Mexicano Resistance in the Southwest: The Sacred Right of Self-Preservation, Robert J. Rosenbaum (University of Texas: $9.95); The United States and Mexico, Josefina Zoraida Vazquez and Lorenzo Meyer (University of Chicago: $9.95). Mud, American history textbooks tell us, was just about the only challenge facing American soldiers when they captured the capital of Mexico’s oldest northern province, the Department of New Mexico, in 1846. “Mexicano Resistance in the Southwest” is a rich, readable criticism of that account and the popular notion that Mexicans were passive and fatalistic while the United States was taking land in California, New Mexico and Texas. “The conquered,” contends Robert Rosenbaum, a researcher in the office of Texas’ attorney general, “did not really want to be conquered.” The American takeover at Santa Fe was speedy, Rosenbaum acknowledges, but it engendered violence (resulting in the death of the New Mexican governor in 1847) and helped nurture a deeply-rooted distrust among Mexican-Americans that persists to this day.

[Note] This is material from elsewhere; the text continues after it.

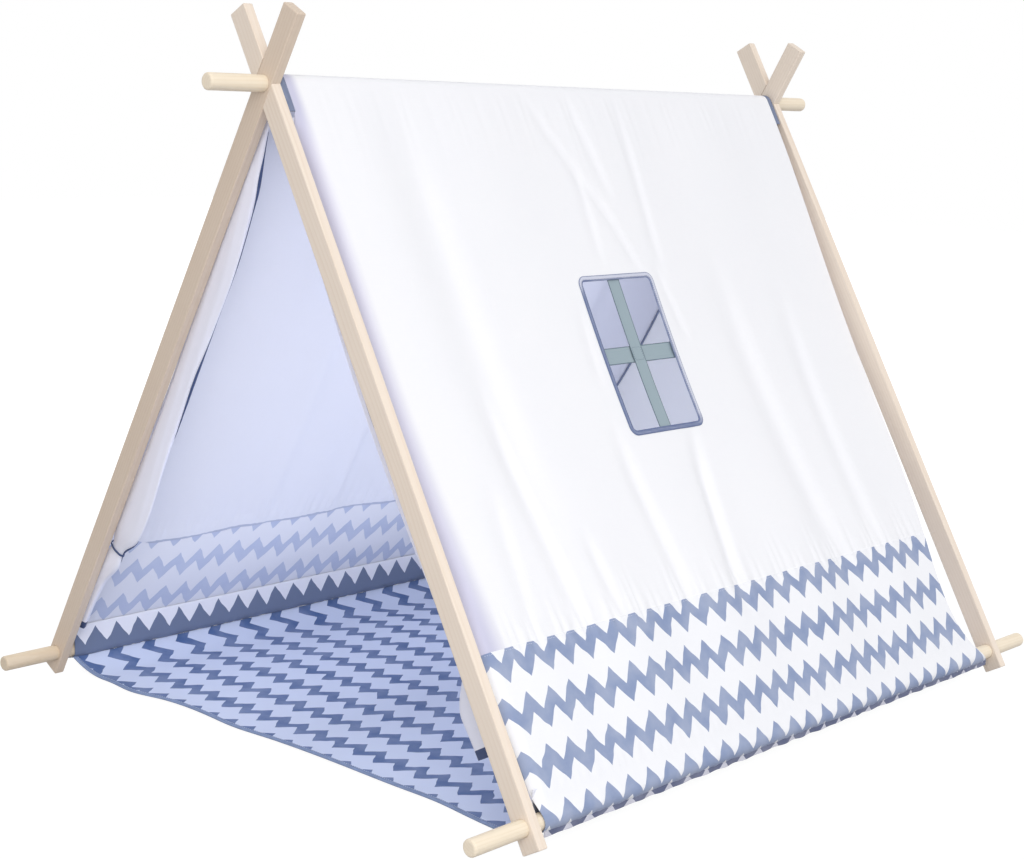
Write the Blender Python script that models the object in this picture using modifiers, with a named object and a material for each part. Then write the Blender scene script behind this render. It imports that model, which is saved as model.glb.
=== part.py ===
"""A-frame play tent: two lapped pairs of wooden legs, three round poles that slide through them, and a
sewn canvas body.

X runs across the tent, Y along the ridge from the door to the back, Z up. The origin is on the ground
under the middle of the ridge. The canvas follows one profile in the plane across the tent: over the
ridge pole, down the slope and round the base pole. A place on it is a distance along that profile,
counted from where the canvas leaves the ridge pole, and a lift off it, counted outwards.
"""

import math

import bmesh
import bpy
import numpy as np

# Wooden frame, in metres and radians
leg_width = 0.030
leg_thickness = 0.015
leg_edge_round = 0.0015
leg_lean = math.radians(29.4)
foot_to_crossing = 1.000
crossing_to_tip = 0.106
frame_spacing = 1.082
lap_clearance = 0.0003
cut_overrun = 0.002
weld_distance = 0.00001

# Round poles
pole_diameter = 0.022
pole_overhang = 0.0885
pole_end_round = 0.003
pole_clearance = 0.0003
foot_to_base_pole = 0.031

# Canvas and its seams
canvas_thickness = 0.0012
seam_gap = 0.0003
sleeve_clearance = 0.0004
ridge_tape_width = 0.010
ridge_tape_drop = 0.045
tape_to_leg = 0.0012
band_height = 0.204
stitch_above_pole = 0.037

# Form of the hanging cloth
slope_sag = 0.019
back_edge_bow = 0.060
bow_shares = (8.0, 1.0)
front_roll_width = 0.026
front_roll_depth = 0.022
front_roll_start = 0.030
front_roll_rise = 0.100
ridge_fold_height = 0.004
ridge_fold_reach = 0.080
band_fold_height = 0.005
band_fold_reach = 0.180
ridge_folds = 4
band_folds = 5
quiet_fold_edge = 0.120

# Window in the right slope
window_width = 0.151
window_height = 0.226
window_corner = 0.007
window_to_ridge = 0.295
window_from_front = 0.506
window_tape_width = 0.007
tape_thickness = 0.0010
ribbon_width = 0.025
ribbon_overlap = 0.006

# Door curtains, tied back along the slopes
curtain_width = 0.030
curtain_depth = 0.031
left_tail_depth = 0.022
right_tail_depth = 0.072
curtain_pleats = 6
curtain_pleat_share = 0.08
curtain_top = 0.050
curtain_bottom = 0.915
curtain_taper = 0.100
curtain_taper_share = 0.30
tie_above_seam = 0.013
tie_width = 0.006
tie_clearance = 0.0007
curtain_clearance = 0.0006
pinch_reach = 0.030
pinch_share = 0.32
curtain_tape_width = 0.008

# Floor mat and back wall
mat_rise_width = 0.070
mat_edge_inset = 0.006
mat_front_bow = 0.018
mat_tape_width = 0.008
wall_inset = 0.003
wall_top = 0.030
wall_gap = 0.0010

# Facets
pole_sides = 32
pole_end_steps = 3
leg_edge_steps = 2
ridge_rows = 5
drop_rows = 1
roll_start_rows = 3
slope_rows = 7
roll_end_rows = 3
tie_rows = 1
roll_columns = 5
roof_columns = 22
band_rows = 4
wrap_rows = 11
ply_rows = 1
window_corner_steps = 3
curtain_sides = 30
tied_rows = 4
tape_columns = 2
mat_rise_columns = 6
mat_flat_columns = 10
mat_rows = 8
wall_rows = 15
pole_sharp_angle = math.radians(35)
curtain_sharp_angle = math.radians(60)
half_share = 0.5

# Worked out from the sizes above
pole_length = frame_spacing + leg_thickness + 2 * pole_overhang
sin_lean = math.sin(leg_lean)
cos_lean = math.cos(leg_lean)
foot_ease = leg_edge_round * (sin_lean + cos_lean - 1)
crossing_height = foot_to_crossing * cos_lean + leg_width / 2 * sin_lean - foot_ease
slope_run = foot_to_crossing - foot_to_base_pole
pole_radius = pole_diameter / 2
wrap_radius = pole_radius + sleeve_clearance + canvas_thickness / 2
ridge_wrap = math.pi / 2 - leg_lean
seam_at = slope_run - band_height
tie_at = seam_at - tie_above_seam
stitch_at = slope_run - stitch_above_pole
canvas_front = (leg_thickness - frame_spacing) / 2 + tape_to_leg + ridge_tape_width + seam_gap
canvas_back = -canvas_front
sleeve_bottom = slope_run + wrap_radius * math.pi / 2
roll_full = front_roll_start + front_roll_rise
roll_fading = tie_at - front_roll_rise
curtain_inset = curtain_width / 2 * (1 + curtain_pleat_share) + canvas_thickness + curtain_clearance
curtain_tape_off = tie_clearance + tape_thickness / 2
curtain_tie_off = curtain_tape_off + tape_thickness + tie_clearance
base_pole_x = slope_run * sin_lean
base_pole_z = crossing_height - slope_run * cos_lean


def inner_ply():
    """The turn round the base pole at which the sleeve's inner ply leaves it, and that ply's length.

    The ply is the tangent from the stitch line, one canvas inside the outer ply, to the wrap."""
    down = -stitch_above_pole
    out = wrap_radius - canvas_thickness - seam_gap
    reach = math.hypot(down, out)
    turn = math.atan2(down, out) + 2 * math.pi - math.acos(wrap_radius / reach)
    return turn, math.sqrt(reach**2 - wrap_radius**2)


sleeve_turn, ply_length = inner_ply()
sleeve_end = slope_run + wrap_radius * sleeve_turn + ply_length


def smooth_rise(low, high, value):
    """0 below low, 1 above high and a smooth rise between."""
    share = np.clip((value - low) / (high - low), 0, 1)
    return share * share * (3 - 2 * share)


def spread(share, stops, counts):
    """Where a share of a sheet lies, with its rows spread evenly between stops, so many to each."""
    rows = np.concatenate(([0], np.cumsum(counts)))
    return np.interp(share * rows[-1], rows, stops)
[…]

Rosenbaum’s most compelling argument is that Americans did more than plant the flag; they irrevocably altered the culture of the conquered territories. Mexican-Americans’ attachments to region, race, religion, language and custom were superseded by the Americans’ highly developed sense of nationalism. While Rosenbaum’s book offers a distinguished cultural and anthropological history, “The United States and Mexico” provides a drier historical overview of Mexico’s foreign relations. Both books, nevertheless, paint a picture of a behemoth United States and an often bitter, defensive Mexico.